§ Brief
In the material below, repeat only the lines from the one that holds "Give this object's" through the final line, exactly as they stand.

[Begin Available data]

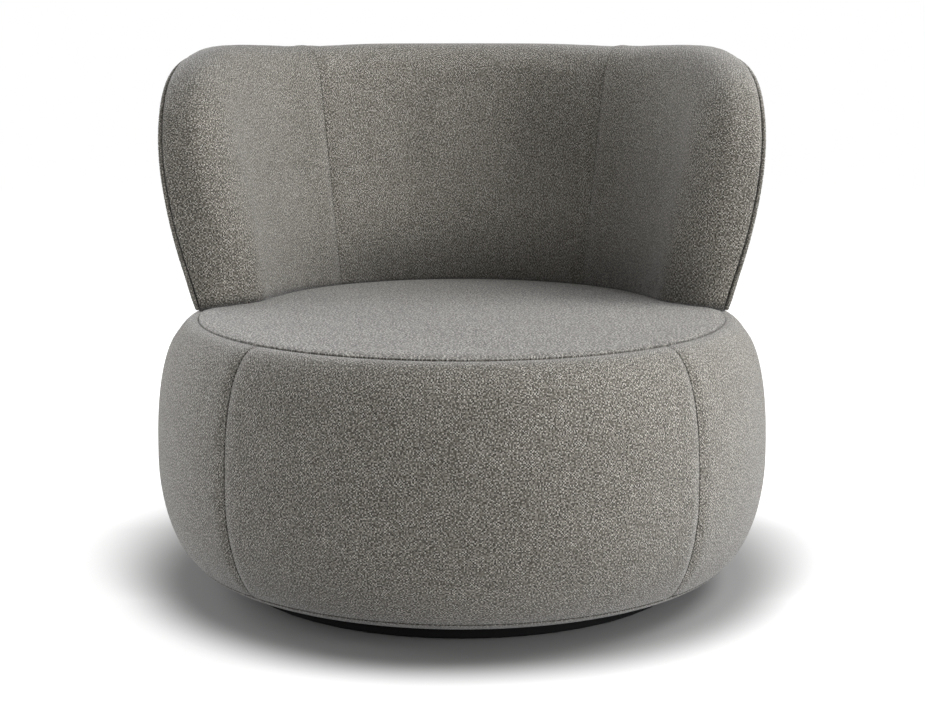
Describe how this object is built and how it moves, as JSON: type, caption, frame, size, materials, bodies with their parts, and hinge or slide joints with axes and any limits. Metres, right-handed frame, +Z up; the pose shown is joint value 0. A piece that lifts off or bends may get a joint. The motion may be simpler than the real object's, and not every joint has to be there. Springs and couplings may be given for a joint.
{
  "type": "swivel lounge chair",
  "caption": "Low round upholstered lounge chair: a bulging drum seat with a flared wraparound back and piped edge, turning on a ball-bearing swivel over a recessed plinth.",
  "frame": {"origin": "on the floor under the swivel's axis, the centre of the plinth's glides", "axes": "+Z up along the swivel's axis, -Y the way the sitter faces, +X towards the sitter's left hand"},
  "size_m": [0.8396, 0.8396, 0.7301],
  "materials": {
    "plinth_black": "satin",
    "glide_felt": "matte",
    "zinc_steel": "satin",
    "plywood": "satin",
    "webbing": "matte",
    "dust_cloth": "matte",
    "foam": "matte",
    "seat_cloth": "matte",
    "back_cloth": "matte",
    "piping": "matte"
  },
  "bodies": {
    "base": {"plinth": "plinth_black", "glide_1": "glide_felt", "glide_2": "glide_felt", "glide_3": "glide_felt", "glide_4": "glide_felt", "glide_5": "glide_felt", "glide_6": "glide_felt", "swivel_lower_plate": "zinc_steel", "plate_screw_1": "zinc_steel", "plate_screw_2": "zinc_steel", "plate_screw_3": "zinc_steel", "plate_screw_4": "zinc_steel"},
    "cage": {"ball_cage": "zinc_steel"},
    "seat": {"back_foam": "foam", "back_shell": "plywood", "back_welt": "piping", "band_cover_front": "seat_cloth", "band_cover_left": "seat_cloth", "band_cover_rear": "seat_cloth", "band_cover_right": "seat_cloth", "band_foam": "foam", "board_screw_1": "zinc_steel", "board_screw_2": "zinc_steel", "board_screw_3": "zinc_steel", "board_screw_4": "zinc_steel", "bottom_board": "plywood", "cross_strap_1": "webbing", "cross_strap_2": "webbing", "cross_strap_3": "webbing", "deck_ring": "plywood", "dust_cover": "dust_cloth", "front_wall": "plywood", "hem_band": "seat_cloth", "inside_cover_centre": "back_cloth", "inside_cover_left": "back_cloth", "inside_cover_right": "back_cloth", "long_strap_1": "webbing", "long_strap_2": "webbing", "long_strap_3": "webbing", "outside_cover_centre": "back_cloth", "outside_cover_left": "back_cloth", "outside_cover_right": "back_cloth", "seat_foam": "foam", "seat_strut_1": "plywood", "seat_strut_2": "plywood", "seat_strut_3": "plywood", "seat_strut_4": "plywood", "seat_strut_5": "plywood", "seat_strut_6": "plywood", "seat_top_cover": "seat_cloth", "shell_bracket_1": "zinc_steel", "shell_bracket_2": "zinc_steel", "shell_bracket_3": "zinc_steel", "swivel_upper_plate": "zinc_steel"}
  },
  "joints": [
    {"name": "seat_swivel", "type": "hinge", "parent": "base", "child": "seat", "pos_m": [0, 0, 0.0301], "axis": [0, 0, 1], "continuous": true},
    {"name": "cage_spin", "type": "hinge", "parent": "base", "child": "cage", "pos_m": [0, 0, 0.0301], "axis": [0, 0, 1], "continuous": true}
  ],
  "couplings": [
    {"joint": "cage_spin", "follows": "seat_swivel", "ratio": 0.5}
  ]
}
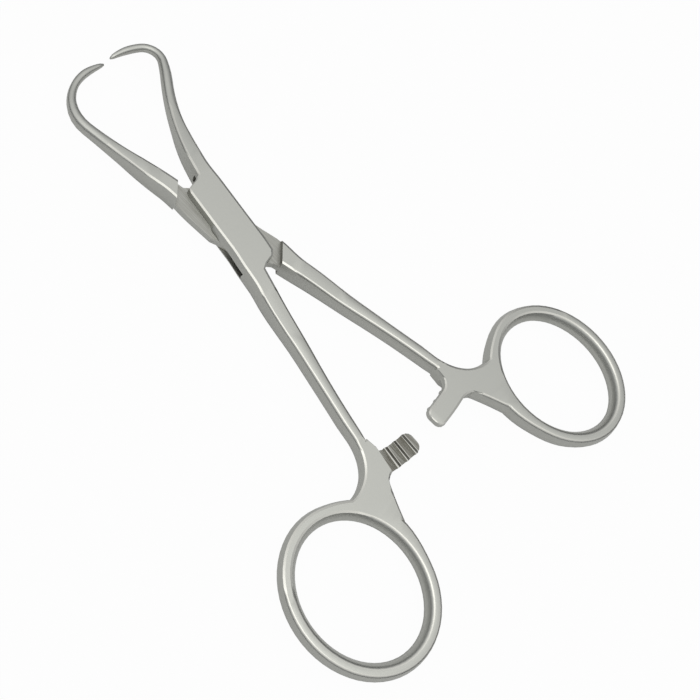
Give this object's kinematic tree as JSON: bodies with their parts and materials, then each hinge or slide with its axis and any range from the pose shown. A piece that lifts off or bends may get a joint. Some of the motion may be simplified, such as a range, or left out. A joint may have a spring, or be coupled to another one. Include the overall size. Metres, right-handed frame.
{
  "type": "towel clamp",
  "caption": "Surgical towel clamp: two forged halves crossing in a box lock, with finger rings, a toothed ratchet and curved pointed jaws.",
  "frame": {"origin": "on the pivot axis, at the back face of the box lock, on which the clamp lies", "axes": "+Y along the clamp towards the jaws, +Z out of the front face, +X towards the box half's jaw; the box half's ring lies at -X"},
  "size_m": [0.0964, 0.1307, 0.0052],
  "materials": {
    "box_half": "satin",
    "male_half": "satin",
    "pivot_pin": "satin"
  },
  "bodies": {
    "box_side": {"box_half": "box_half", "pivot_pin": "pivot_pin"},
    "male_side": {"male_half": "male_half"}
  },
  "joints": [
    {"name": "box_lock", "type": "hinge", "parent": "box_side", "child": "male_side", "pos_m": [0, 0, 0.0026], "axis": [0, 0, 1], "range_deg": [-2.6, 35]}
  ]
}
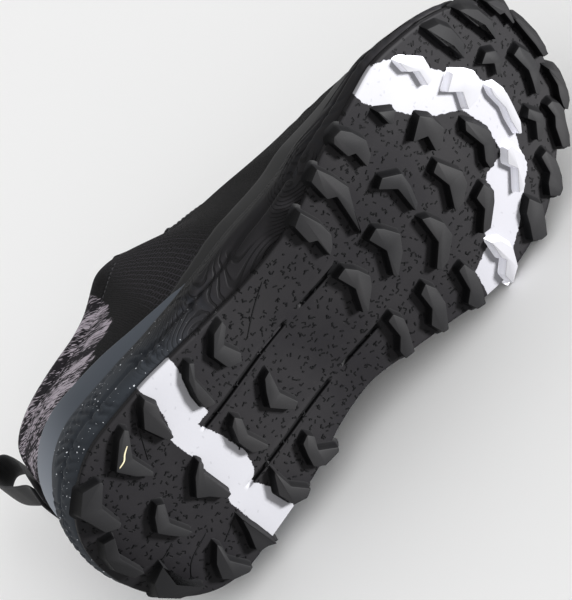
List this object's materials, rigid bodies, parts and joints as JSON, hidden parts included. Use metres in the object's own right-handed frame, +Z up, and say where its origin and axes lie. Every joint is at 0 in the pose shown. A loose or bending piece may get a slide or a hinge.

[End Available data]

§ Result
Give this object's kinematic tree as JSON: bodies with their parts and materials, then each hinge or slide with its axis and any range from the pose shown. A piece that lifts off or bends may get a joint. Some of the motion may be simplified, such as a range, or left out. A joint may have a spring, or be coupled to another one. Include the overall size. Metres, right-handed frame.
{
  "type": "towel clamp",
  "caption": "Surgical towel clamp: two forged halves crossing in a box lock, with finger rings, a toothed ratchet and curved pointed jaws.",
  "frame": {"origin": "on the pivot axis, at the back face of the box lock, on which the clamp lies", "axes": "+Y along the clamp towards the jaws, +Z out of the front face, +X towards the box half's jaw; the box half's ring lies at -X"},
  "size_m": [0.0964, 0.1307, 0.0052],
  "materials": {
    "box_half": "satin",
    "male_half": "satin",
    "pivot_pin": "satin"
  },
  "bodies": {
    "box_side": {"box_half": "box_half", "pivot_pin": "pivot_pin"},
    "male_side": {"male_half": "male_half"}
  },
  "joints": [
    {"name": "box_lock", "type": "hinge", "parent": "box_side", "child": "male_side", "pos_m": [0, 0, 0.0026], "axis": [0, 0, 1], "range_deg": [-2.6, 35]}
  ]
}
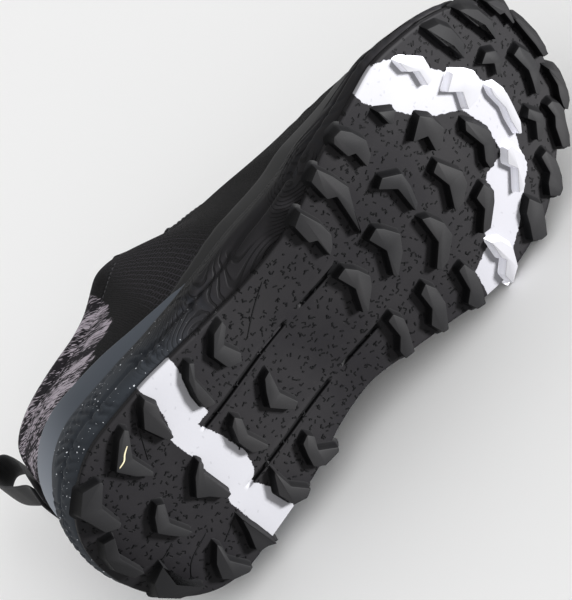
List this object's materials, rigid bodies, parts and joints as JSON, hidden parts included. Use metres in the object's own right-handed frame, +Z up, and say where its origin and axes lie. Every joint is at 0 in the pose shown. A loose or bending piece may get a slide or a hinge.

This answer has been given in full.